The Vision Revolution discusses four speculative but research-based ideas in why human vision works the way it does.
Changizi frames his topics as super-powers: Color Telepathy, X-Ray Vision, Future-Seeing and Spirit-Reading. Personally, I didn't need the super-power packaging, but the ideas and how he explains them are extremely thought-provoking. His writing style is accessible and the book is very readable - this is not a dry academic treatise. Better yet, each of the topics involve visual experiences we have every day, so you will have opportunities to test his ideas almost immediately.
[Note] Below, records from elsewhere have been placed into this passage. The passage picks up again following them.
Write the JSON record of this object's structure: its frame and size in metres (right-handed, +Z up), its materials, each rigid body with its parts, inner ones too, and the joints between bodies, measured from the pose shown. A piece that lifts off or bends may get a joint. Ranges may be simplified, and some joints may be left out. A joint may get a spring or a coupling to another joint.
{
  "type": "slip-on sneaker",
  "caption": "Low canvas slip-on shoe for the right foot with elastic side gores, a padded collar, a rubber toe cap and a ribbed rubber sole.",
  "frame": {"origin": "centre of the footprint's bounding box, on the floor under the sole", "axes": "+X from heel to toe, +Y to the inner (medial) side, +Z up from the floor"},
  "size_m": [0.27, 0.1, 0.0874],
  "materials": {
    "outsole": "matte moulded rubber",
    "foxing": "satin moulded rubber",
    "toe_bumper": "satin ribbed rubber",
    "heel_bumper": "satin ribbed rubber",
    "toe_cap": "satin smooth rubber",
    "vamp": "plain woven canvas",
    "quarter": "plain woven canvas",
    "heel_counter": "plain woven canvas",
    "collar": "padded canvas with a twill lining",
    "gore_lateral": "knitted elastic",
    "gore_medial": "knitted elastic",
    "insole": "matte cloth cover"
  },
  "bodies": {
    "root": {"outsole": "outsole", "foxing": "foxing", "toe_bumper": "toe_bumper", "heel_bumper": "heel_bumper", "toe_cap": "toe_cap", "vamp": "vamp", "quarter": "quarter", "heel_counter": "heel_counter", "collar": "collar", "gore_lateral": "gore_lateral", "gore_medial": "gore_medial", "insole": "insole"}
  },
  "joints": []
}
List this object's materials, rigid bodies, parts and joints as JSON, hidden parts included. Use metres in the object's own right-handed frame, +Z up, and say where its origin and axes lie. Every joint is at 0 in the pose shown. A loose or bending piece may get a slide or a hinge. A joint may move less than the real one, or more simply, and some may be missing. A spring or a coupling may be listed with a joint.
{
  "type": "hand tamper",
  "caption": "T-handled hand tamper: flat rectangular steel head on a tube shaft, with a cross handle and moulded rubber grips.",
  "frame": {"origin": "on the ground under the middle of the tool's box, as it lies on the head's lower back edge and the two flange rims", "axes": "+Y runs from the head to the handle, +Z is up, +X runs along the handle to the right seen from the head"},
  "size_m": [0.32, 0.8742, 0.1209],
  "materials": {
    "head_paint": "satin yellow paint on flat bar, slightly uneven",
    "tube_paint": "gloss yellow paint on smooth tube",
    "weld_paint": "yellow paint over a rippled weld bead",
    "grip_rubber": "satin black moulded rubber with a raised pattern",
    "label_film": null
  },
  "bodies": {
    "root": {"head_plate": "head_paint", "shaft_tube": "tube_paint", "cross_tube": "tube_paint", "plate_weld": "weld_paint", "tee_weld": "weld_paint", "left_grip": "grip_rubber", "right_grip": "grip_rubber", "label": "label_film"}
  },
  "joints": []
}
Each of his topics are elements of vision that most of us either thought we understood already (two forward-facing eyes? for depth perception of course!), or that we really hadn't thought much about (why do the shapes of our written language fall into a rather narrow set?). With each, Changizi uses the "why" question and experimental evidence to turn our assumptions sideways. Given the topic is vision, you would expect a fair number of diagrams, and he provides them to support his written explanations.
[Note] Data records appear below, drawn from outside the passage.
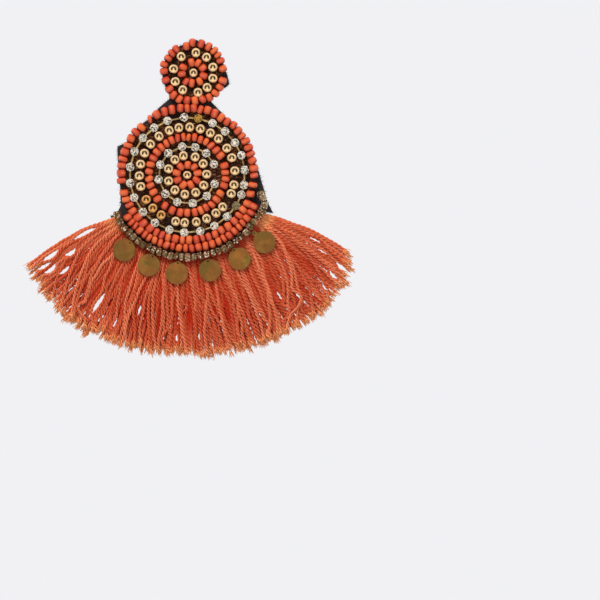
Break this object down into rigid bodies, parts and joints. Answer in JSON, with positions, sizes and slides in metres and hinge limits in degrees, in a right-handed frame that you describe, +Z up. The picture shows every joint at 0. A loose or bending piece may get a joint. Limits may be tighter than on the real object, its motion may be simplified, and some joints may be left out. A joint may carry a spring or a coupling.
{
  "type": "tassel earring",
  "caption": "Drop earring with a beaded stud disc on an ear post, a beaded medallion with cut stones, small brass discs and a fan of coral yarn fringe.",
  "frame": {"origin": "ear seat: the middle of the pad's back face, where the post leaves it", "axes": "+X to the viewer's right, +Y from the beaded front through to the ear, along the post, +Z up as the earring hangs"},
  "size_m": [0.0915, 0.0166, 0.0901],
  "materials": {
    "black_felt": "matte felt",
    "post_steel": "satin",
    "gold": "polished gold plate",
    "coral_glass": "satin, opaque",
    "bronze_glass": "metallic coated glass",
    "clear_stone": "cut and foiled",
    "antique_brass": "matte, mottled",
    "black_thread": "matte thread",
    "coral_yarn": "two-ply cotton yarn"
  },
  "bodies": {
    "root": {"felt_backing": "black_felt", "ear_post": "post_steel", "stud_centre_bead": "gold", "stud_flower_ring": "coral_glass", "stud_gold_beads": "gold", "stud_gold_thread": "black_thread", "stud_rim_ring": "coral_glass", "medallion_centre_bead": "gold", "medallion_flower_ring": "coral_glass", "inner_gold_beads": "gold", "inner_gold_thread": "black_thread", "inner_cup_chain": "gold", "inner_stones": "clear_stone", "middle_coral_ring": "coral_glass", "outer_gold_beads": "gold", "outer_gold_thread": "black_thread", "outer_cup_chain": "gold", "outer_stones": "clear_stone", "rim_coral_ring": "coral_glass", "crescent_coral_row": "coral_glass", "bronze_row": "bronze_glass", "brass_disc_1": "antique_brass", "brass_disc_2": "antique_brass", "brass_disc_3": "antique_brass", "brass_disc_4": "antique_brass", "brass_disc_5": "antique_brass", "brass_disc_6": "antique_brass", "fringe": "coral_yarn"}
  },
  "joints": []
}
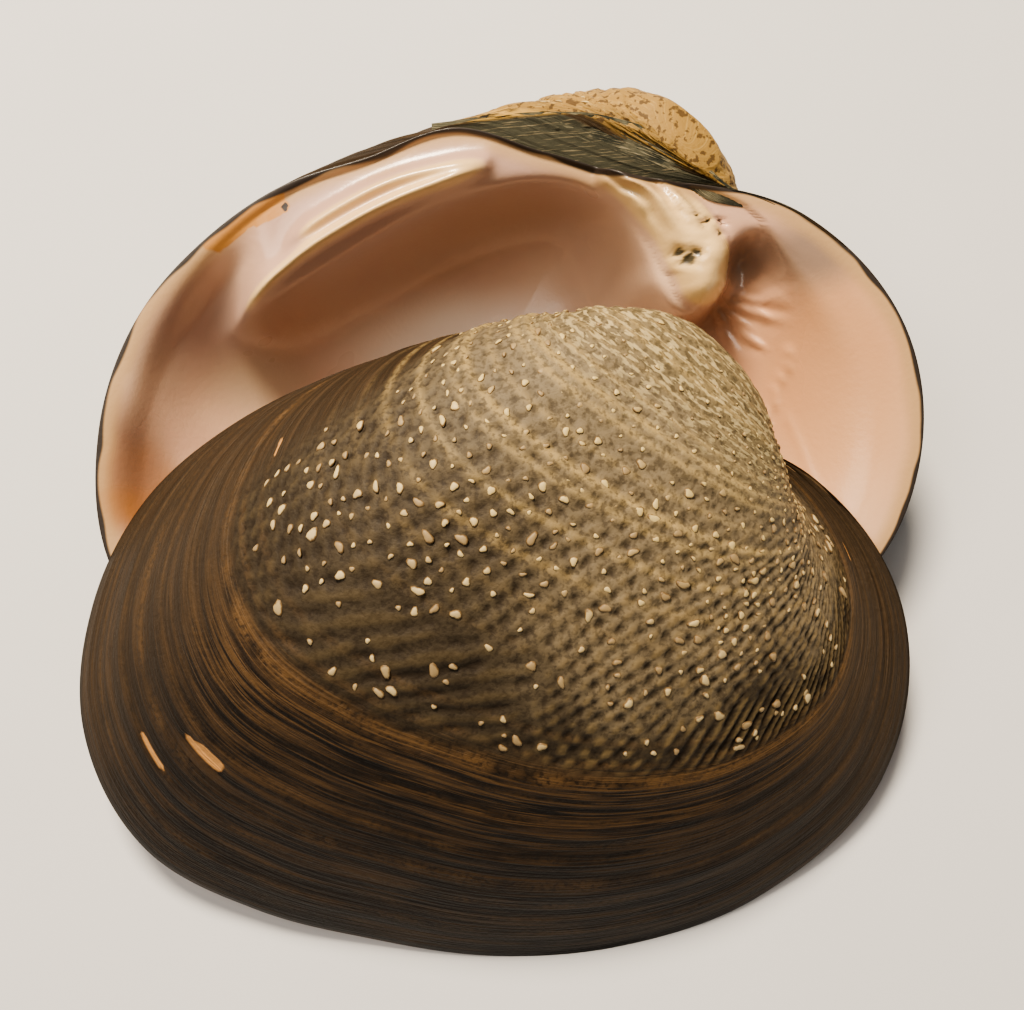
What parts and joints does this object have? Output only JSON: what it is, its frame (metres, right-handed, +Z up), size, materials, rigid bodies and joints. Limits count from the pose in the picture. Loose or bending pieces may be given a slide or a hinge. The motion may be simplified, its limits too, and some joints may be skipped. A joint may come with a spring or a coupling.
{
  "type": "freshwater mussel shell",
  "caption": "Dried freshwater mussel shell, its halves apart: one lies open on its back, the other leans over it with the knobbly outside up.",
  "frame": {"origin": "centre of the footprint, on the surface the shell lies on", "axes": "+X to the front end of the shell, -Y to the leaning valve's free edge, +Z up"},
  "size_m": [0.109, 0.11, 0.0458],
  "materials": {
    "left_shell": "glossy mother of pearl inside, dark horny skin outside",
    "right_shell": "satin dark horny skin with worn pale bumps",
    "ligament_strip": "dry and fibrous"
  },
  "bodies": {
    "root": {"left_valve": "left_shell", "right_valve": "right_shell", "ligament": "ligament_strip"}
  },
  "joints": []
}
There are couple of reasons to read this book. First and most obviously, if you are curious about how humans think and process visual information, then it's a natural fit into your interests.
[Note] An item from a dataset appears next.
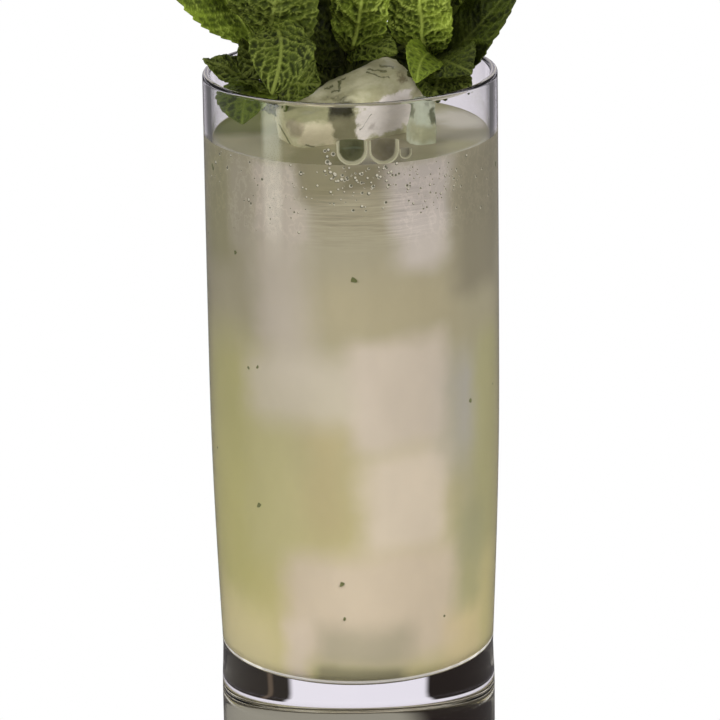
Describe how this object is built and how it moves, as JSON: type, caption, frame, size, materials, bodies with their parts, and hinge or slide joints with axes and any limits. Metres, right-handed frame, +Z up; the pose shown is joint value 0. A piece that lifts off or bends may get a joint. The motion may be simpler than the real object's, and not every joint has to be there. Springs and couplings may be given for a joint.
{
  "type": "mint collins drink",
  "caption": "Tall straight-sided glass of cloudy lime cocktail, with ice standing out of it and fresh mint sprigs above the rim.",
  "frame": {"origin": "middle of the flat underside of the glass", "axes": "+Z up along the glass's axis, -Y towards the front, where the big block of ice stands, +X to the right"},
  "size_m": [0.0816, 0.0711, 0.1923],
  "materials": {
    "glass": "clear polished glass",
    "drink": "cloudy pale lime liquid",
    "ice": "wet ice with fine cracks",
    "mint": "fresh quilted mint leaf"
  },
  "bodies": {
    "root": {"glass": "glass", "drink": "drink", "ice_front": "ice", "ice_side": "ice", "mint_left": "mint", "mint_centre": "mint", "mint_right": "mint"}
  },
  "joints": []
}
The second reason though, is to take a trip with a thinker who asks the "why" questions and tries out answers that are often outside of established consensus. Beyond the topic of visual processing, this inquisitive, scientific and experimental way of approaching the world provides a model for all of us to not just take explanations as they are given to us, but to dig deeper into the stuff that interests us and really question the assumptions behind those ideas. To that end, Changizi's style communicates his curiosity, and he does a great job of bringing us along with him. His ideas may or may not hold up over time, but there is enough evidence to at least consider them seriously.
At just over 200 pages with lots of illustrations, the book is not a long read, and each of the four chapters stands on it's own. Bottom line: recommended.